People share too much on the internet.  I did not need to find out via Twitter that my little cousin was doing “cock push ups” last night.  That’s something that I don’t want to find out about any member of my family doing. Ever. In fact, in my mind, I just assume that all of my family is built like Ken and Barbie dolls. It makes life way easier and, that way, I don’t have to Google the phrase “penis push-ups” to find out just what in the hell is going on.

Apparently some dude can lift 55 pounds with just his penis. Color me impressed. And concerned. And seriously wondering how he discovered this fact about himself.

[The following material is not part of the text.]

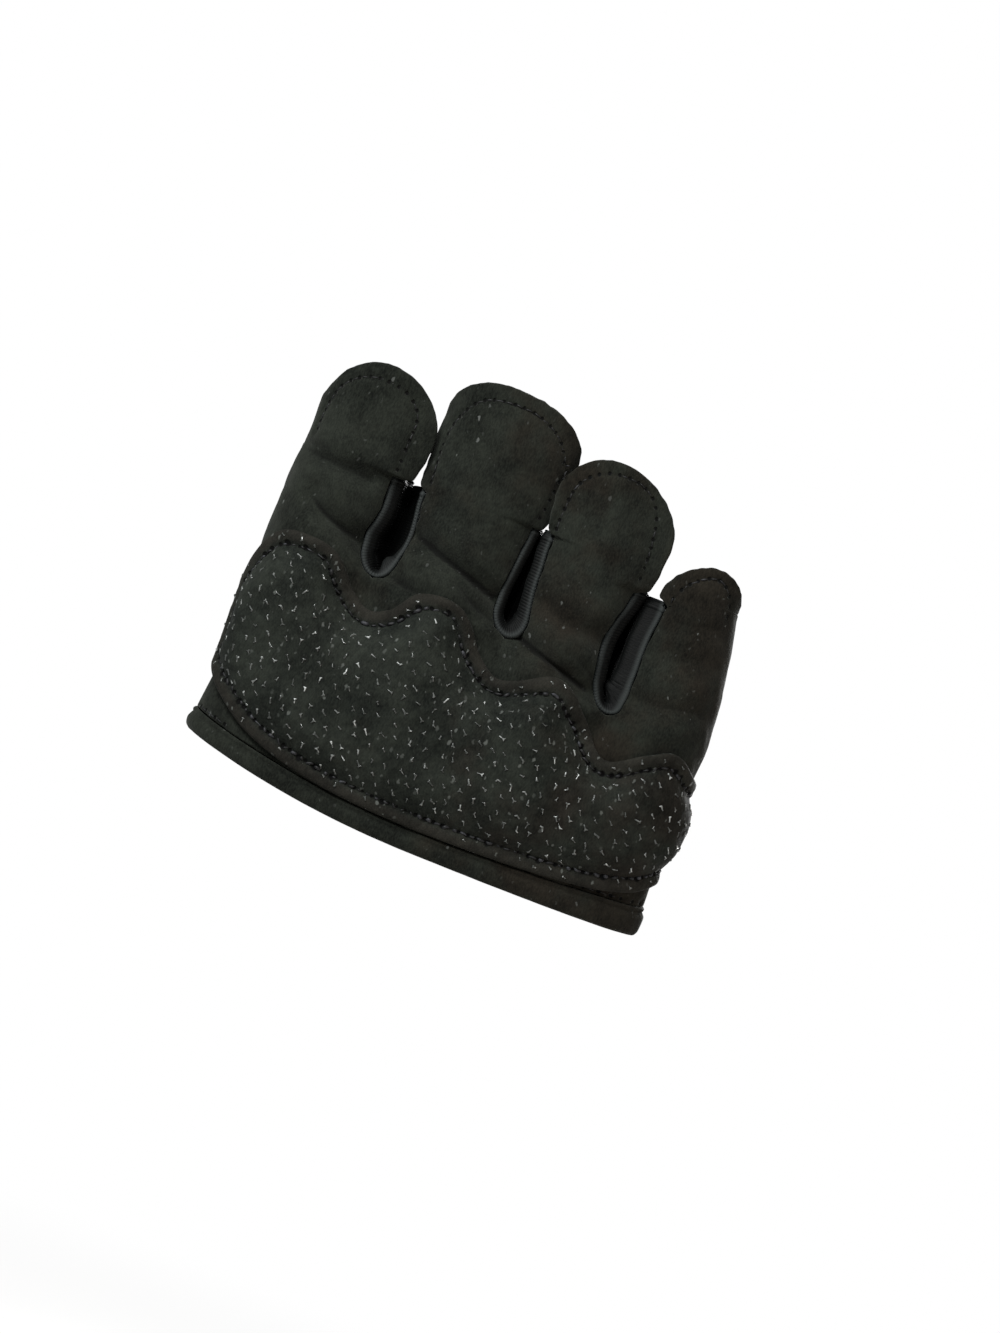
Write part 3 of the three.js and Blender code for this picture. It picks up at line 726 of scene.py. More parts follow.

So, back to the first sentence of this post.  People share too much on the internet.  I just want to let you know that, on this blog, I will probably share a lot of things with you – emotions, drunken nights, silly pictures – but I promise that I will never tell you guys when I do weird stuff with my junk.

- Crystal

 

this post is anything but legendary.

I’m on a How I Met Your Mother high right now so this post, which has been started and deleted like four times, might not be as depressing as the previous drafts.*

Funny what kind of effect a TV show can have you.

Now that I think about it, TV shows have completely shaped the way I thought/think my life should go.  First with Friends and now How I Met Your Mother.  I know not to believe everything I see on TV (I mean, Brian seemed to get a sick thrill of pointing out how scripted American Pickers is while I was watching it in marathon mode over the weekend on Netflix, but whatever. I love that show and may have an inappropriately aged crush on Mike Wolfe), but I’ve always thought that life, once or twice, would be like a TV show.

Like, How I Met Your Mother. In my mind, it’s much more genuine than Friends, but it’s still completely inconceivable. Yet I want that.  I want the close group of friends and the bar in the basement of the building I live in. I want to be a Slap Bet Commissioner. I want someone to steal a blue French horn for me.

Ted so gets me.

Hell, sometimes, I even want to lick the Liberty Bell a little bit.

I felt like this post was going somewhere. But let’s just say that life is nothing like TV. High-fives are a little dorky, no one suits up to go to a bar in this town, unless they’re douchey frat guys, and the cockamouse is just a rat.

And I have to walk six blocks through the ghetto to get to the nearest bar.

* Oops. This post turned out to be a bummer. My bad.